A century ago, there was no such thing as a “healthcare industry.” Messrs. Edward and Stephen Clark and the doctors with whom they worked at the time could not have foreseen the seismic changes that would overhaul local, regional, and national health care many times over in the decades to come. Predictive sciences and artificial intelligence available today may give us a better idea of what’s on or over the horizon, but the model the hospital’s founders created in the 1920s remains a foundation for whatever is to come.

Today’s healthcare industry is exactly that – out of necessity, a big business that to stay afloat must be flexible, forward-thinking, and growth-oriented. Bassett – once a standalone hospital in the southeastern corner of the Village – could not be immune from those changes if it was to survive. To thrive and continue to serve our rural population, it had to expand to what we now know as the more corporate-sounding Bassett Healthcare Network.

Business smarts and resiliency aren’t even the half of it, though – a healthcare network, in the end, succeeds only when the communities it serves believe and trust in it. It’s a deeply personal and emotional experience for each individual who walks through the door of a clinic, an office, an emergency room. Bassett succeeds. A big business, perhaps, but one with a small town feel that respects its rural roots.

“There are two things that strike me as Bassett’s greatest assets today,” Bassett Healthcare Network President and CEO Dr. Tommy Ibrahim said in a statement to The Freeman’s Journal / Hometown Oneonta. “The first is this sure foundation provided by Mary Imogene Bassett and our other founders. The second is the hard work, dedication, and excellence of our caregivers and practitioners as they build on that foundation.”
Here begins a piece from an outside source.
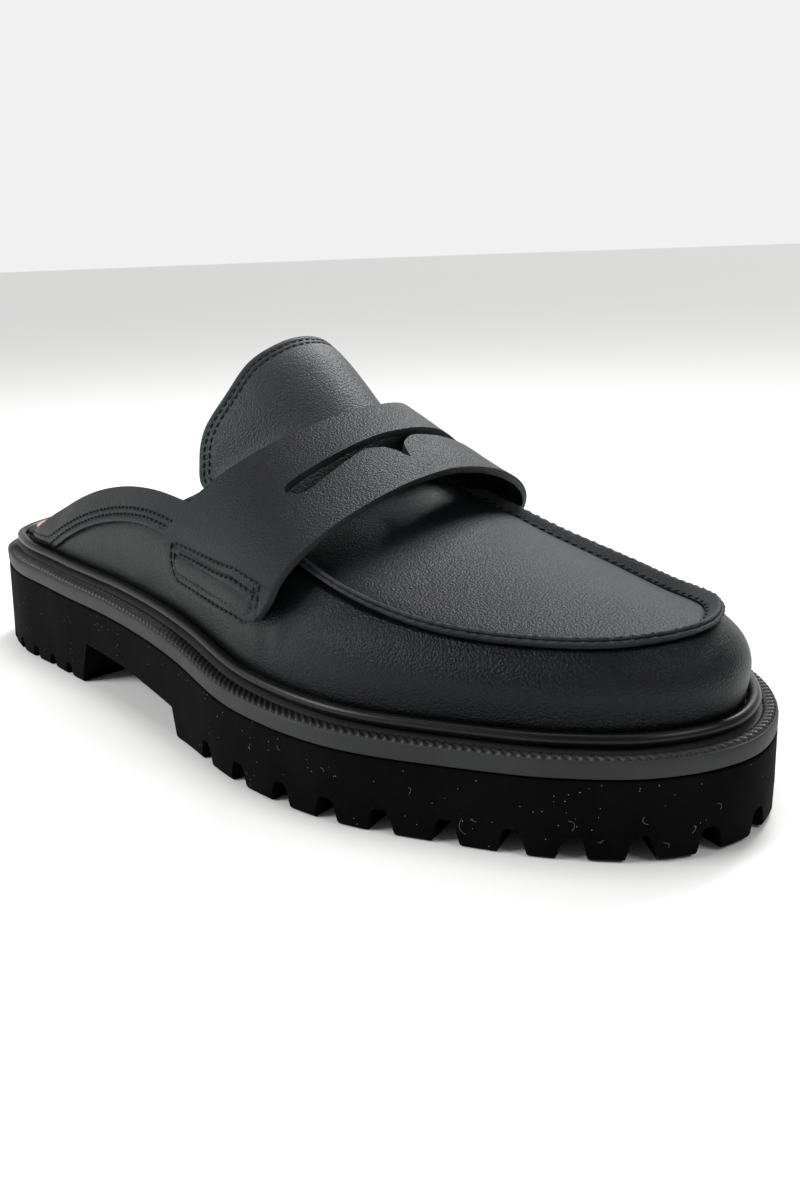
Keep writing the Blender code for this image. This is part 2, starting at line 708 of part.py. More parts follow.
def build_upper(material):
    """Side wall from tail to tail around the toe, and the plug that it carries."""
    sheet = Sheet()
    rows = wall_rows()
    columns = []
    for side in (1, -1):
        feet, tops = WALLS[side]
        last = len(feet) if side > 0 else len(feet) - 1
        made = []
        for k in range(last):
            bulge = wall_bulge(feet[k][1])
            column = []
            for zone, share in rows:
                spot = wall_point(feet[k], tops[k], wall_share(feet[k], tops[k], (zone, share)), bulge)
                rise = spot[2] - seat_line(feet[k][1])[0]
                step = facing_step(feet[k][1], rise) if zone == "high" else 0.0
                column.append(sheet.add(spot, (step, 0.0, 0.0)))
            made.append(column)
        columns.append(made)
    strip = columns[0] + columns[1][::-1]
    for left, right in zip(strip, strip[1:]):
        for r in range(len(rows) - 1):
            sheet.quad(left[r], right[r], right[r + 1], left[r + 1])

    lips = []
    plug_columns = strip[SIDE_COLUMNS:len(strip) - SIDE_COLUMNS]
    seam = np.vstack([SEAM_OUTER, SEAM_INNER[:-1][::-1]])
    middle = len(plug_columns) // 2
    for k, column in enumerate(plug_columns):
        partner = seam[len(seam) - 1 - k]
        across = partner[:2] - seam[k][:2]
        if k == middle:
            across = np.array([0.0, -1.0])
        step_in = across / np.linalg.norm(across)
        if min(k, len(seam) - 1 - k) > TOE_COLUMNS * 0.55:
            blend = np.array([0.0, -1.0])
            near = (min(k, len(seam) - 1 - k) / TOE_COLUMNS - 0.55) / 0.45
            step_in = step_in * (1 - near) + blend * near
            step_in /= np.linalg.norm(step_in)
        grow = min(max((seam[k][1] - THROAT_STATION - 0.003) / 0.004, 0.0), 1.0)
        height = SEAM_HEIGHT * grow
        base = np.array([seam[k][0], seam[k][1], seam[k][2]])
        lip_in = np.array([step_in[0], step_in[1], 0.0]) * SEAM_WIDTH
        outer_top = sheet.add(base + lip_in * 0.12, (0.0, height * SEAM_TILT, height))
        inner_top = sheet.add(base + lip_in * 0.88, (0.0, height * SEAM_TILT, height))
        inner_base = sheet.add(base + lip_in)
        lips.append((column[-1], outer_top, inner_top, inner_base))
    for left, right in zip(lips, lips[1:]):
        for r in range(3):
            sheet.quad(left[r], right[r], right[r + 1], left[r + 1])

    inner_ring = [lip[3] for lip in lips]
    last = len(inner_ring) - 1
    cells = 8
    lines = []
    for k in range(middle):
        start = sheet.points[inner_ring[k]]
        end = sheet.points[inner_ring[last - k]]
        line = [inner_ring[k]]
        for c in range(1, cells):
            share = c / cells
            w = 2 * share - 1
            spot = start * (1 - share) + end * share
            crown = (seam[k][3] + seam[last - k][3]) / 2
            spot[2] += crown * (1 - w * w)
            line.append(sheet.add(spot))
        line.append(inner_ring[last - k])
        lines.append(line)
    for left, right in zip(lines, lines[1:]):
        for c in range(cells):
            sheet.quad(left[c], right[c], right[c + 1], left[c + 1])
    tip = inner_ring[middle]
    for c in range(cells):
        sheet.quad(lines[-1][c], tip, tip, lines[-1][c + 1])
    place_sheet(sheet)
    orient_outwards(sheet)
    return sheet.thicken("upper", WALL, material)


def orient_outwards(sheet):
    """Turn every face over if the sheet's upper side faces down."""
    if sheet.normals()[:, 2].sum() < 0:
        sheet.faces = [tuple(reversed(face)) for face in sheet.faces]


def wall_lookup(side, station, share):
    """Point and outward normal of the wall at a station and a share of its way up."""
    feet, tops = WALLS[side]
    index = float(np.interp(station, feet[:, 1], np.arange(len(feet))))
    k = min(int(index), len(feet) - 2)
    t = index - k
    foot = feet[k] * (1 - t) + feet[k + 1] * t
    top = tops[k] * (1 - t) + tops[k + 1] * t

    def spot(s):
        return wall_point(foot, top, s, wall_bulge(foot[1]))

    low, here, high = spot(max(share - 0.04, 0)), spot(share), spot(min(share + 0.04, 1))
    up = high - low
    out = np.array([up[2] * side, 0.0, -up[0] * side])
    return here, out / np.linalg.norm(out)


ARCH_STEPS = 20
LEG_ROWS = 5


def strap_line(t):
    """Middle-surface points across the strap at a share t from its rear to its front."""
    points = []
    for side in (1, -1):
        leg = []
        leave = STRAP_LEAVE_OUTER if side > 0 else STRAP_LEAVE_INNER
        for k in range(LEG_ROWS):
            way = k / (LEG_ROWS - 1)
            rear = THROAT_STATION - TAB_REAR + TAB_LEAN / 2 * (1 - way)
            front = THROAT_STATION + TAB_FRONT + TAB_SPREAD * way - TAB_LEAN * (1 - way)
            corner = TAB_CORNER * (1 - min(way * 3, 1)) ** 2
            station = (rear + corner) * (1 - t) + (front - corner) * t
            share = STRAP_FOOT + (leave - STRAP_FOOT) * way
            spot, out = wall_lookup(side, station, share)
            over_facing = clamp((share - 0.45) / 0.12)
            lift = STRAP_CLEARANCE + FACING_STEP * over_facing + STRAP_LIFT * way ** 2 * t ** 2
            leg.append(spot + out * lift)
        points.append(leg)
    crown = np.array(STRAP_REAR_CROWN) * (1 - t) + np.array(STRAP_FRONT_CROWN) * t
    crown[1] += THROAT_STATION
    crown[2] += THROAT_HEIGHT + STRAP_SWELL * math.sin(math.pi * t) - STRAP_THICKNESS
    power = 2 / (STRAP_REAR_FULLNESS * (1 - t) + STRAP_FRONT_FULLNESS * t)
    arch = []
    for k in range(1, ARCH_STEPS):
        angle = math.pi * k / ARCH_STEPS
        leg = points[0][-1] if k <= ARCH_STEPS / 2 else points[1][-1]
        rise = math.sin(angle) ** power
        out = abs(math.cos(angle)) ** power
        spot = leg + (crown - leg) * rise
        spot[0] = crown[0] + (leg[0] - crown[0]) * out
        arch.append(spot)
    return points[0] + arch + points[1][::-1]


def build_strap(material):
    sheet = Sheet()
    lines = []
    for c in range(STRAP_COLUMNS + 1):
        lines.append([sheet.add(p) for p in strap_line(c / STRAP_COLUMNS)])
    for left, right in zip(lines, lines[1:]):
        for r in range(len(left) - 1):
            sheet.quad(left[r], right[r], right[r + 1], left[r + 1])
    place_sheet(sheet)
    orient_outwards(sheet)
    normals = sheet.normals()
    sheet.points = [p + n * STRAP_THICKNESS for p, n in zip(sheet.points, normals)]
    strap = sheet.thicken("saddle_strap", STRAP_THICKNESS, material)
    boolean(strap, slot_cutter(), "DIFFERENCE")
    return strap


def slot_cutter(steps=14):
    """Slot with a smooth rear edge and two humps that meet in a notch on its front edge."""
    table = np.array(SLOT_ROWS)
    shares = np.linspace(-1, 1, 2 * steps + 1)
    edges = make_curve(table[:, 0], table[:, 1:])(abs(shares))
    reach = SLOT_MIDDLE + SLOT_HALF_LENGTH * shares
    outline = list(zip(reach, edges[:, 0])) + list(zip(reach, edges[:, 1]))[::-1]
    low, high = [], []
    for u, t in outline:
        line = strap_line(t)
        k = min(range(5, len(line) - 6), key=lambda n: abs((line[n] + line[n + 1])[0] / 2 - u))
        share = (line[k][0] - u) / (line[k][0] - line[k + 1][0])
        spot = line[k] * (1 - share) + line[k + 1] * share
        out = np.array([u * 0.5, 0.010, 0.024])
        out /= np.linalg.norm(out)
        low.append(place(*(spot - out * 2 * STRAP_THICKNESS)))
        high.append(place(*(spot + out * 3 * STRAP_THICKNESS)))
    return joined("slot_cutter", [prism(low, high)])


def tongue_rows(count):
    """Rows of the tongue spaced evenly along its middle and its outer edge."""
    start = THROAT_HEIGHT + PLUG_CROWN - WALL - 4 * CLEARANCE
    rise = THROAT_HEIGHT + TONGUE_RISE - start
    table = np.array(TONGUE_ROWS) * [-TONGUE_REACH, rise, TONGUE_HALF_WIDTH, TONGUE_HALF_WIDTH,
                                     1.0, TONGUE_OFFSET]
    table[:, :2] += [THROAT_STATION, start]
    steps = np.linalg.norm(np.diff(table[:, :3], axis=0), axis=1)
    knots = np.concatenate([[0], np.cumsum(steps)])
    return make_curve(knots, table)(np.linspace(0, knots[-1], count))


def build_tongue(material, cells=12, count=20):
    """Tall curved tongue that starts under the plug and stands up behind the strap."""
    lean = math.radians(TONGUE_LEAN)
    sheet = Sheet()
    lines = []
    for station, height, outer, inner, curl, aside in tongue_rows(count):
        line = []
        for c in range(cells + 1):
            w = 1 - 2 * c / cells
            out = w * (outer if w > 0 else inner)
            fall = TONGUE_CURL * curl * (out / TONGUE_HALF_WIDTH) ** 2
            line.append(sheet.add((out - aside, station - fall * math.sin(lean) * curl,
                                   height - fall * math.cos(lean))))
        lines.append(line)
    for left, right in zip(lines, lines[1:]):
        for c in range(cells):
            sheet.quad(left[c], right[c], right[c + 1], left[c + 1])
    place_sheet(sheet)
    orient_outwards(sheet)
    return sheet.thicken("tongue", TONGUE_THICKNESS, material)


def footbed_inset(stations):
    """Inset of the footbed's edge: wide at the open heel, inside the wall elsewhere."""
    bare = LEDGE_WIDTH + 2 * BEAD_RADIUS + CLEARANCE
    walled = UPPER_INSET + WALL + 2 * CLEARANCE
    share = np.clip((stations - TAIL_STATION * 0.45) / (TAIL_STATION * 0.40), 0, 1)
    return bare + (walled - bare) * share * share * (3 - 2 * share)


def build_footbed(material):
    """Footbed with a wrapped rim and a shallow recess for the sock."""
    stations = OUTLINE[:, 1]
    edge = footbed_inset(stations)
    low = seat_line(stations) + CLEARANCE
    top = low + FOOTBED_THICKNESS
    rings = [
        ring_points(inset(edge + EDGE_ROUND), low),
        ring_points(inset(edge), low + EDGE_ROUND),
        ring_points(inset(edge), top - EDGE_ROUND),
        ring_points(inset(edge + EDGE_ROUND), top),
        ring_points(inset(edge + FOOTBED_RIM - EDGE_ROUND), top),
        ring_points(inset(edge + FOOTBED_RIM), top - SOCK_RECESS),
    ]
    return stacked("insole", rings, material)


def build_sock(material):
    stations = OUTLINE[:, 1]
    edge = footbed_inset(stations) + FOOTBED_RIM + CLEARANCE
    low = seat_line(stations) + CLEARANCE + FOOTBED_THICKNESS - SOCK_RECESS + CLEARANCE
    top = low + SOCK_THICKNESS
    rings = [
        ring_points(inset(edge), low),
        ring_points(inset(edge), top - SOCK_THICKNESS * 0.3),
        ring_points(inset(edge + SOCK_THICKNESS * 0.3), top),
    ]
    return stacked("sock_liner", rings, material)


def main():
    for old in list(bpy.data.objects):
        bpy.data.objects.remove(old)
    black_rubber = make_material("lug_rubber", (0.012, 0.012, 0.013), 0.75)
    grey_rubber = make_material("band_rubber", (0.085, 0.083, 0.080), 0.45)
    bead_rubber = make_material("bead_rubber", (0.030, 0.030, 0.031), 0.35)
    upper_leather = make_material("upper_leather", (0.022, 0.022, 0.023), 0.45)
    tongue_leather = make_material("tongue_leather", (0.024, 0.024, 0.025), 0.50)
    strap_leather = make_material("strap_leather", (0.023, 0.023, 0.024), 0.45)
    rim_leather = make_material("rim_leather", (0.030, 0.029, 0.028), 0.55)
    sock_leather = make_material("sock_leather", (0.52, 0.40, 0.29), 0.65)
    build_outsole(black_rubber)
    build_midsole(grey_rubber)
    build_welt(bead_rubber)
    build_upper(upper_leather)
    build_tongue(tongue_leather)
    build_strap(strap_leather)
    build_footbed(rim_leather)
    build_sock(sock_leather)


main()
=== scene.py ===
# Looks of a backless penny loafer in black leather on a lugged rubber sole, right shoe.
# Toe towards -Y, outer side of the foot towards -X, floor at z = 0, metres.
# A station is a distance along the shoe from the back of the heel.

import math

import bmesh
import bpy
import numpy as np
from mathutils import Matrix, Vector, noise


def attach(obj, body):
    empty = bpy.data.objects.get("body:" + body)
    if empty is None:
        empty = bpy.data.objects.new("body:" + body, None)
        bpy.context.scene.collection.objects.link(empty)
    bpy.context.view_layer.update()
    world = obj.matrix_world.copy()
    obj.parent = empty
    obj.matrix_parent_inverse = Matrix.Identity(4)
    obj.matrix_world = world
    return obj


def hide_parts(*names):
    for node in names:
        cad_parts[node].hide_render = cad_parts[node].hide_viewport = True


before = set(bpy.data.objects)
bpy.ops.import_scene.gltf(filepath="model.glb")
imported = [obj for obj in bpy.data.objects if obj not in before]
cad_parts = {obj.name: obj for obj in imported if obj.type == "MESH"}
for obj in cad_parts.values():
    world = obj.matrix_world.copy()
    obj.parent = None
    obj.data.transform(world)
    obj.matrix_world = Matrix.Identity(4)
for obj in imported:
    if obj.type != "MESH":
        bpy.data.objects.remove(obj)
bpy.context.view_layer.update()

MM = 0.001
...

We agree, and we applaud Dr. Ibrahim and his predecessors, the Clark Family, the Scriven Foundation, board members, staff, caregivers, and practitioners past and present throughout the Bassett Healthcare Network who have served us for the past century. It’s a hard-won achievement that can’t rest on the laurels we toss in their direction today, but it is a legacy and a future that we do not take for granted and for which we are genuinely grateful.